Recorded data
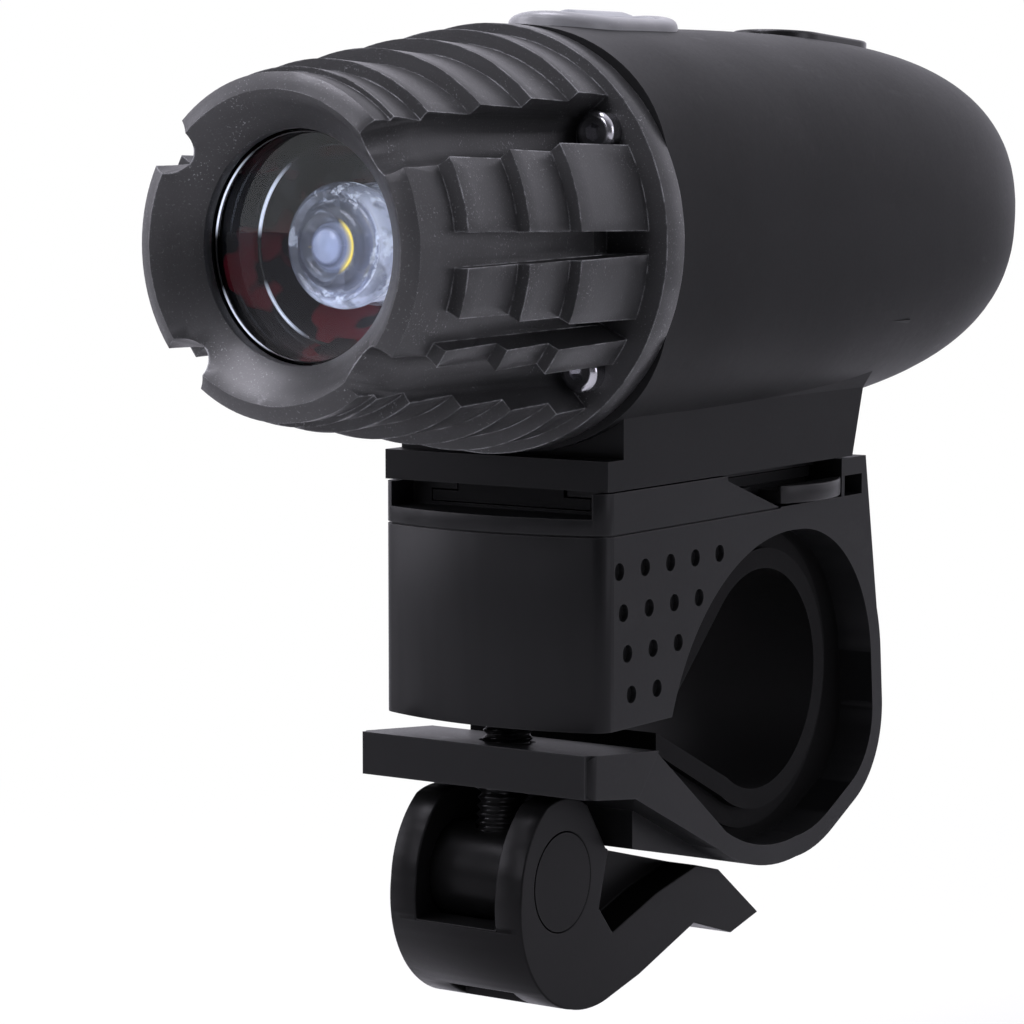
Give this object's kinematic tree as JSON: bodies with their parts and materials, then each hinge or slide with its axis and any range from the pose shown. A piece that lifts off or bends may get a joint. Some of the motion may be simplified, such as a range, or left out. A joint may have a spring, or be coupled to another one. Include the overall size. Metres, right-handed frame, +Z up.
{
  "type": "bike headlight",
  "caption": "Battery headlight with a ribbed metal head, rounded rear body and push button, on a slide-off rail over a rubber-lined cam-lever handlebar clamp.",
  "frame": {"origin": "centre of the handlebar seat in the clamp", "axes": "+Z up, handlebar along X, light shines along -Y"},
  "size_m": [0.04, 0.1248, 0.095],
  "materials": {
    "head_paint": "satin",
    "clear_lens": "gloss",
    "seal_rubber": "matt",
    "holder_plastic": "gloss",
    "emitter": "gloss",
    "metal_board": "satin",
    "bare_aluminium": "satin",
    "screw_chrome": "gloss",
    "body_plastic": "matt",
    "surround_plastic": "satin",
    "button_rubber": "satin",
    "socket_rubber": "matt",
    "switch_plastic": "gloss",
    "circuit_board": "gloss",
    "socket_steel": "satin",
    "cell_sleeve": "gloss",
    "cradle_plastic": "matt",
    "strip_nickel": "satin",
    "clamp_plastic": "satin",
    "tab_plastic": "satin",
    "liner_rubber": "matt",
    "plated_steel": "satin",
    "pin_plastic": "satin",
    "lever_plastic": "satin"
  },
  "bodies": {
    "clamp": {"clamp_bracket": "clamp_plastic", "rubber_liner": "liner_rubber", "clamp_nut": "plated_steel", "clamp_bolt": "plated_steel", "trunnion_pin": "pin_plastic"},
    "light": {"head_housing": "head_paint", "lens_seal": "seal_rubber", "lens_optic": "clear_lens", "lens_holder": "holder_plastic", "led_emitter": "emitter", "led_board": "metal_board", "heat_plate": "bare_aluminium", "head_screws": "screw_chrome", "body_seal": "seal_rubber", "rear_body": "body_plastic", "button_surround": "surround_plastic", "tactile_switch": "switch_plastic", "control_board": "circuit_board", "usb_socket": "socket_steel", "battery_cell": "cell_sleeve", "battery_cradle": "cradle_plastic", "battery_tabs": "strip_nickel"},
    "lever": {"cam_lever": "lever_plastic"},
    "button": {"power_button": "button_rubber"},
    "socket_flap": {"port_cover": "socket_rubber"},
    "tab_right": {"release_tab_right": "tab_plastic"},
    "tab_left": {"release_tab_left": "tab_plastic"}
  },
  "joints": [
    {"name": "light_slide", "type": "slide", "parent": "clamp", "child": "light", "axis": [0, -1, 0], "range_m": [0, 0.042]},
    {"name": "release_tab_right_press", "type": "slide", "parent": "clamp", "child": "tab_right", "axis": [-1, 0, 0], "range_m": [0, 0.0013], "stiffness_N_per_m": 1200, "springref_m": -0.0005},
    {"name": "release_tab_left_press", "type": "slide", "parent": "clamp", "child": "tab_left", "axis": [1, 0, 0], "range_m": [0, 0.0013], "stiffness_N_per_m": 1200, "springref_m": -0.0005},
    {"name": "lever_pivot", "type": "hinge", "parent": "clamp", "child": "lever", "pos_m": [0, -0.0309, -0.0158], "axis": [-1, 0, 0], "range_deg": [0, 100]},
    {"name": "button_press", "type": "slide", "parent": "light", "child": "button", "axis": [0, 0, -1], "range_m": [0, 0.0006], "stiffness_N_per_m": 1500, "springref_m": -0.0003},
    {"name": "socket_flap_hinge", "type": "hinge", "parent": "light", "child": "socket_flap", "pos_m": [0, 0.01684, 0.06507], "axis": [1, 0, 0], "range_deg": [0, 75]}
  ]
}
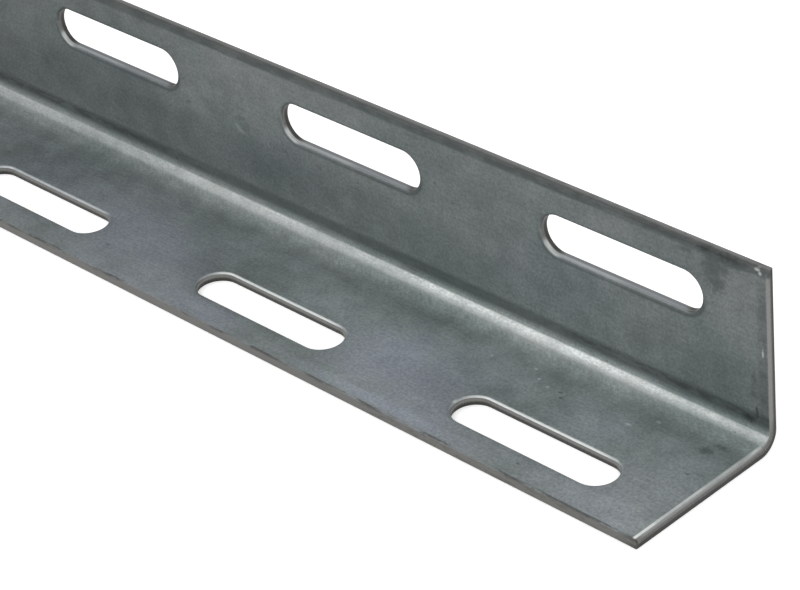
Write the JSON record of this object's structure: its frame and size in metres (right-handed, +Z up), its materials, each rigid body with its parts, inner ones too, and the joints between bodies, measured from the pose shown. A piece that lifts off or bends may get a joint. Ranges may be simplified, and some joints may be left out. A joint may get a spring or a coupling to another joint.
{
  "type": "slotted angle",
  "caption": "Length of folded steel angle stock with a row of long round-ended slots in each leg, for bolted framing and brackets.",
  "frame": {"origin": "under the middle of the stock: centre of its box, on the plane it lies on", "axes": "+X along the stock, +Y towards the outer face of the standing leg, +Z up"},
  "size_m": [0.9144, 0.0382, 0.0381],
  "materials": {
    "zinc_coated_steel": "satin"
  },
  "bodies": {
    "root": {"slotted_angle": "zinc_coated_steel"}
  },
  "joints": []
}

_Written problem_.
Quote, word for word, every line starting at the one that contains "Write the JSON" and ending with the final line of the entries.

_Result of the exercise_.
Write the JSON record of this object's structure: its frame and size in metres (right-handed, +Z up), its materials, each rigid body with its parts, inner ones too, and the joints between bodies, measured from the pose shown. A piece that lifts off or bends may get a joint. Ranges may be simplified, and some joints may be left out. A joint may get a spring or a coupling to another joint.
{
  "type": "slotted angle",
  "caption": "Length of folded steel angle stock with a row of long round-ended slots in each leg, for bolted framing and brackets.",
  "frame": {"origin": "under the middle of the stock: centre of its box, on the plane it lies on", "axes": "+X along the stock, +Y towards the outer face of the standing leg, +Z up"},
  "size_m": [0.9144, 0.0382, 0.0381],
  "materials": {
    "zinc_coated_steel": "satin"
  },
  "bodies": {
    "root": {"slotted_angle": "zinc_coated_steel"}
  },
  "joints": []
}